Puya Amiri; Arsène Pérard-Gayot; Richard Membarth; Philipp Slusallek; Roland Leißa; Sebastian Hack
In: Proceedings of the 2021 International Conference on Field Programmable Technology (ICFPT). International Conference on Field Programmable Technology (FPT-2021), December 6-10, Auckland, New Zealand, Pages 1-9, IEEE, 12/2021.


FPGAs have found their way into data centers as accelerator cards, making reconfigurable computing more accessible for high-performance applications. At the same time, new high-level synthesis compilers like Xilinx Vitis and runtime libraries such as XRT attract software programmers into the reconfigurable domain.
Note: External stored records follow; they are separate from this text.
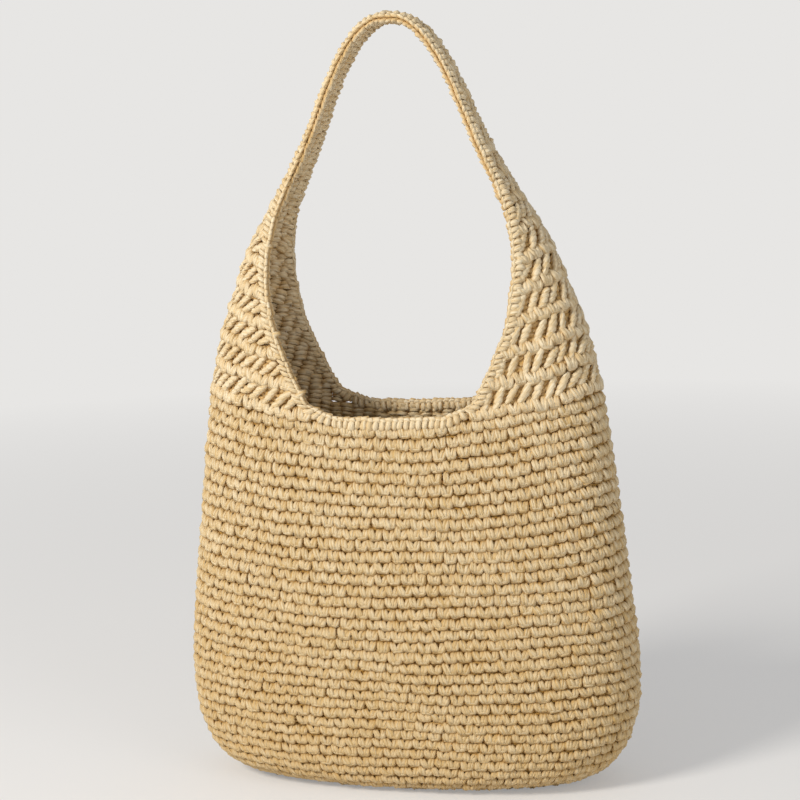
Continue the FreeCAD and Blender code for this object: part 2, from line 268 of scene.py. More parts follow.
def strand(mesh, uv_layer, points, radii, sides, number):
    """Closed, slightly folded tube. Its UV map holds millimetres around and along the strand."""
    points = [Vector(p) for p in points]
    girth = 2 * math.pi * sum(radii) / len(radii)
    along = STRAND_SHIFT * number
    rings = []
    for k, (point, radius) in enumerate(zip(points, radii)):
        before = points[max(k - 1, 0)]
        after = points[min(k + 1, len(points) - 1)]
        direction = (after - before).normalized()
        side = direction.cross(Vector((0, 0, 1))).normalized()
        out = side.cross(direction)
        turn = Matrix((side, out * FLATNESS, direction)).transposed().to_4x4()
        cap = k in (0, len(points) - 1)
        ring = bmesh.ops.create_circle(mesh, cap_ends=cap, segments=sides, radius=radius,
                                       matrix=Matrix.Translation(point) @ turn)["verts"]
        for n, corner in enumerate(ring):
            fold = 1 + FOLD * math.cos(FOLD_TURN * n + FOLD_DRIFT * k + number)
            corner.co = point + (corner.co - point) * fold
        if k:
            along += (point - points[k - 1]).length
        rings.append((ring, along))
    for (low, low_along), (high, high_along) in zip(rings, rings[1:]):
        loops = [e for ring in (low, high) for e in
                 {e for v in ring for e in v.link_edges if e.other_vert(v) in ring}]
        number_of = {v: (n, low_along) for n, v in enumerate(low)}
        number_of.update({v: (n, high_along) for n, v in enumerate(high)})
        for face in bmesh.ops.bridge_loops(mesh, edges=loops)["faces"]:
            seam = {number_of[v][0] for v in face.verts} == {0, sides - 1}
            for loop in face.loops:
                n, length = number_of[loop.vert]
                n = sides if seam and n == 0 else n
                loop[uv_layer].uv = (n / sides * girth, length)


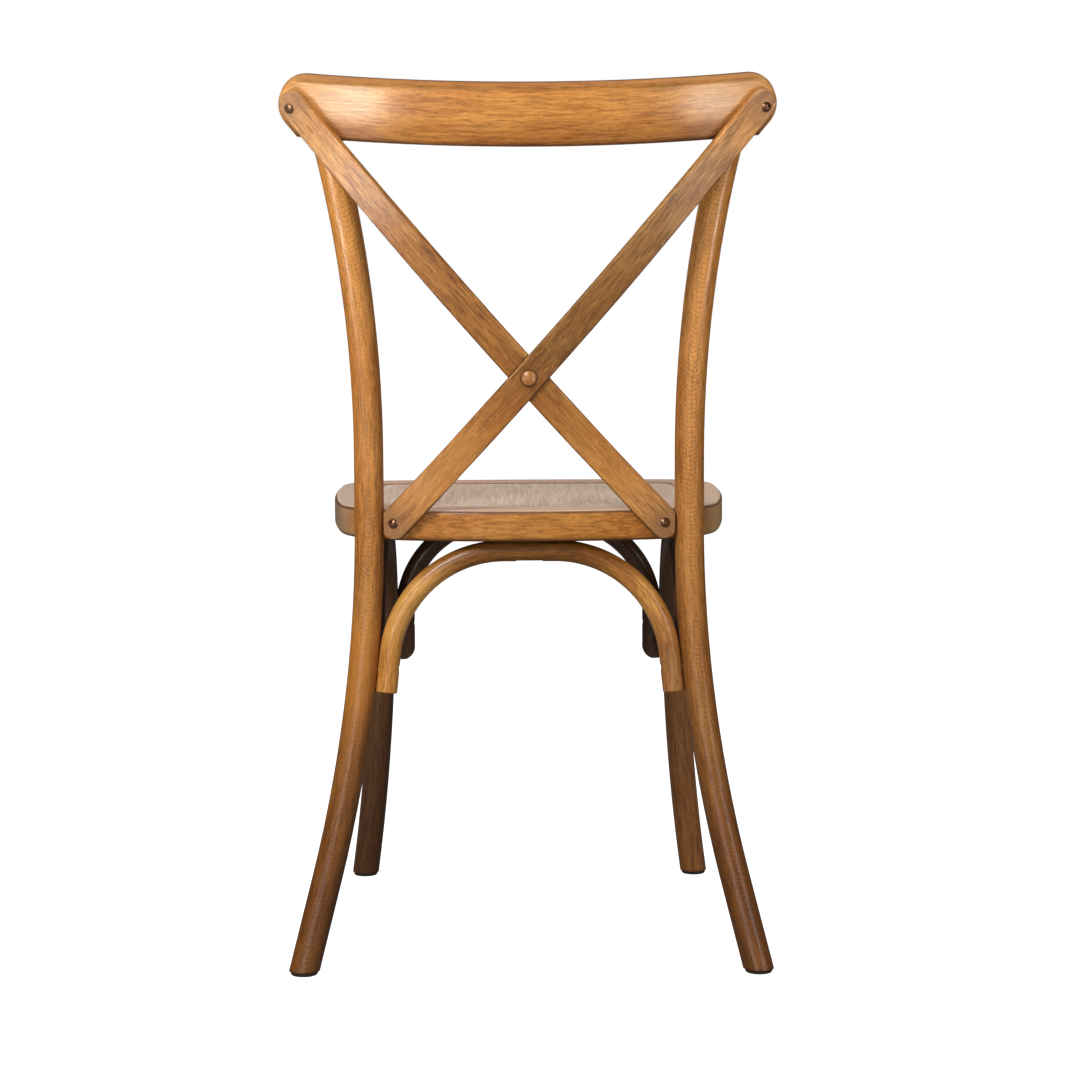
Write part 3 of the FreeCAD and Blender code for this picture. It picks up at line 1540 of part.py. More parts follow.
def post_fasteners():
    """Bolt, washer and threaded insert of each back post."""
    bolts, washers, inserts = [], [], []
    shank = size("post_bolt_radius") - PLAY
    head = size("post_bolt_head")
    head_height = size("post_bolt_head_height")
    washer = size("post_bolt_washer")
    pocket_depth = size("post_bolt_pocket")
    insert_length = size("insert_length")
    insert_sink = LEG - math.sqrt(LEG**2 - size("insert_radius") ** 2)
    for side in SIDES.values():
        outward, contact, inner = post_bolt_line(side)
        contact += outward * insert_sink
        seat = inner + outward * pocket_depth
        reach = (contact - seat).dot(outward) + insert_length - 2 * insert_sink
        bore = size("post_bolt_radius")
        ring = [(bore, 0), (washer, 0), (washer, WASHER), (bore, WASHER)]
        washers.append(turned(ring, seat - outward * WASHER, outward))
        socket = head / 2
        profile = [
            (0, -head_height / 2),
            (socket, -head_height / 2),
            (socket, -head_height),
            (head, -head_height),
            (head, 0),
            (shank, 0),
            (shank, reach + WASHER),
            (0, reach + WASHER),
        ]
        bolts.append(turned(profile, seat - outward * WASHER, outward))
        outer = size("insert_radius") - PLAY
        tube = [(bore, 0), (outer, 0), (outer, insert_length), (bore, insert_length)]
        inserts.append(turned(tube, contact, outward))
    keep(group("post_bolts", bolts))
    keep(group("post_bolt_washers", washers))
    keep(group("post_inserts", inserts))


def crossing_fasteners():
    """Bolt, button and domed nut where the straps cross."""
    rear = CROSS_REAR
    half = size("strap_thickness") / 2 + CROSS_DEPTH / 2
    outer_face = CROSSING + rear * half
    inner_face = CROSSING - rear * half
    radius = size("button_bolt_radius") - PLAY
    tail = 1.0
    bolt_depth = (outer_face - inner_face).dot(rear)
    dome = size("button_dome")
    stud = [
        (0, -tail),
        (radius, -tail),
        (radius, bolt_depth + dome / 2),
        (0, bolt_depth + dome / 2),
    ]
    keep(group("crossing_bolt", [turned(stud, inner_face, rear)]))
    edge = size("button_edge")
    cap = domed(size("button_radius"), dome, Vector(0, 0, edge), UP)
    cap = cap.fuse(Part.makeCylinder(size("button_radius"), edge)).removeSplitter()
    button = cap.cut(Part.makeCylinder(radius + PLAY, dome / 2 + GAP))
    button.Placement = FreeCAD.Placement(outer_face + rear * (PLAY / 2), rotation_to(rear))
    keep(group("crossing_button", [button]))
    nut = domed(size("button_nut_radius"), dome, Vector(0, 0, 0), UP)
    nut = nut.cut(Part.makeCylinder(radius + PLAY, tail + PLAY))
    nut.Placement = FreeCAD.Placement(inner_face - rear * GAP, rotation_to(rear * -1))
    keep(group("crossing_nut", [nut]))


def glides():
    """A glide under each foot, with its nail."""
    nails = []
    radius = size("glide_radius")
    thickness = size("glide_thickness")
    head = size("nail_head_radius")
    head_height = size("nail_head_height")
    shank = size("nail_radius") - PLAY / 2
    length = size("nail_length")
    feet = (("rear", back_leg_point), ("front", front_leg_point))
    for row_name, point_of in feet:
        for side_name, side in SIDES.items():
            foot = point_of(side, thickness)
            base = Vector(foot.x, foot.y, 0)
            ease = thickness / 4
            disc = turned(
                [
                    (size("nail_radius"), head_height),
                    (head + PLAY, head_height),
                    (head + PLAY, 0),
                    (radius - ease, 0),
                    (radius, ease),
                    (radius, thickness),
                    (size("nail_radius"), thickness),
                ],
                base,
                UP,
            )
            keep(group(f"foot_glide_{row_name}_{side_name}", [disc]))
            nail = [
                (0, GAP),
                (head, GAP),
                (head, head_height),
                (shank, head_height),
                (shank, length),
                (0, length + shank),
            ]
            nails.append(turned(nail, base, UP))
    keep(group("glide_nails", nails))


# Build

for side_name, side in SIDES.items():
    back_leg(side_name, side)
    front_leg(side_name, side)
crest_rail()
strap_body("cross_strap_outer", STRAP_OUTER, STRAP_INNER)
strap_body("cross_strap_inner", STRAP_INNER, STRAP_OUTER)
leg_screws += rear_hoop()
leg_screws += front_hoop()
hoop_centres = [Vector(0, POST_Y, 0), Vector(0, front_hoop_point(SCREW_Z).y, 0)]
for side_name, side in SIDES.items():
    screws, centre = side_hoop(side_name, side)
    leg_screws += screws
    hoop_centres.append(centre)
seat_pieces(seat_frame())
seat_panel()
fasteners()
crossing_fasteners()
glides()

doc.recompute()

for feature in doc.Objects:
    for state in ("Invalid", "Error"):
        if state in feature.State:
            raise RuntimeError(f"{feature.Label}: {feature.State}")
for feature in nodes:
    if feature.Shape.isNull() or not feature.Shape.isValid():
        raise RuntimeError(f"{feature.Label}: bad shape")
    if not feature.Shape.Solids:
        raise RuntimeError(f"{feature.Label}: no solid")

os.makedirs("parts", exist_ok=True)
for feature in nodes:
    feature.Shape.exportStep(f"parts/{feature.Label}.step")
print(len(nodes), "pieces")
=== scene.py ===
import math
from collections import namedtuple

import bpy
from mathutils import Matrix, Vector

# Cross back dining chair: honey brown bent wood, seen from behind in a bright studio.
# All lengths are in metres, in the chair's own frame: Z up, the back towards +Y, the left side
# at +X. The left side is also on the left of the picture, because the camera stands behind.

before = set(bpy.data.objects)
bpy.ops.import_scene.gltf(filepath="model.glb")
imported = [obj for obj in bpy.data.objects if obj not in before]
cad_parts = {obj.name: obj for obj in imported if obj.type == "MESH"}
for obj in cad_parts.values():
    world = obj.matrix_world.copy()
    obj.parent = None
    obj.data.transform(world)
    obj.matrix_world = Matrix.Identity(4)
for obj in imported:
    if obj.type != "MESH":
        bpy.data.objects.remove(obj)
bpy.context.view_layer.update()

# Sizes of the chair that the grain and the stains follow

POST_X = 0.1625
POST_Y = 0.14
BACK_BEND = math.radians(54)
LOW_BEND_TOP = 0.448
LOW_BEND_RADIUS = 0.917
LOW_BEND_REACH = 0.358
FOOT_SLOPE = 0.424
HIGH_BEND_START = 0.511
HIGH_BEND_RADIUS = 0.868

FRONT_LEG_X = 0.168
FRONT_LEG_Y = POST_Y - 0.347
FRONT_BEND = math.radians(22)
FRONT_BEND_TOP = 0.330
FRONT_BEND_RADIUS = 2.180

RAIL_LEAN = math.radians(16.5)
RAIL_RADIUS = 0.593
RAIL_WIDTH = 0.060
RAIL_THICKNESS = 0.025
RAIL_ORIGIN_Y = 0.2222
RAIL_ORIGIN_Z = 0.8198

STRAP_FOOT_X = 0.1361
STRAP_FOOT_Y = 0.1541
STRAP_FOOT_Z = 0.4442
STRAP_TOP_X = 0.2284
STRAP_TOP_Y = 0.2049
STRAP_TOP_Z = 0.8605
STRAP_BOW = 0.025
STRAP_HALF_WIDTH = 0.015
STRAP_RUN = Vector((STRAP_TOP_X + STRAP_FOOT_X, STRAP_TOP_Z - STRAP_FOOT_Z))

CROSSING_X = 0.0
CROSSING_Z = 0.5925
CROSSING_ALONG = 0.2016
BUTTON_RADIUS = 0.008

SEAT_TOP = 0.458
SEAT_BOTTOM = 0.426

HOOP_TOP = 0.4148
REAR_HOOP_Y = 0.147
REAR_HOOP_BEND = 0.117
REAR_HOOP_HALF_FLAT = 0.0258
REAR_HOOP_SLOPE = 0.1
FRONT_HOOP_BEND = 0.105
FRONT_HOOP_HALF_FLAT = 0.0368
SIDE_HOOP_X = 0.1595
SIDE_HOOP_Y = -0.0288
SIDE_HOOP_BEND = 0.117
SIDE_HOOP_HALF_FLAT = 0.037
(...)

While software programmers are familiar with task-level and data-parallel programming, FPGAs often require different types of parallelism. For example, data-driven parallelism is mandatory to obtain satisfactory hardware designs for pipelined dataflow architectures. However, software programmers are often not acquainted with dataflow architectures - resulting in poor hardware designs. In this work we present FLOWER, a comprehensive compiler infrastructure that provides automatic canonical transformations for high-level synthesis from a domain-specific library. This allows programmers to focus on algorithm implementations rather than low-level optimizations for dataflow architectures. We show that FLOWER allows to synthesize efficient implementations for high-performance streaming applications targeting System-on-Chip and FPGA accelerator cards, in the context of image processing and computer vision.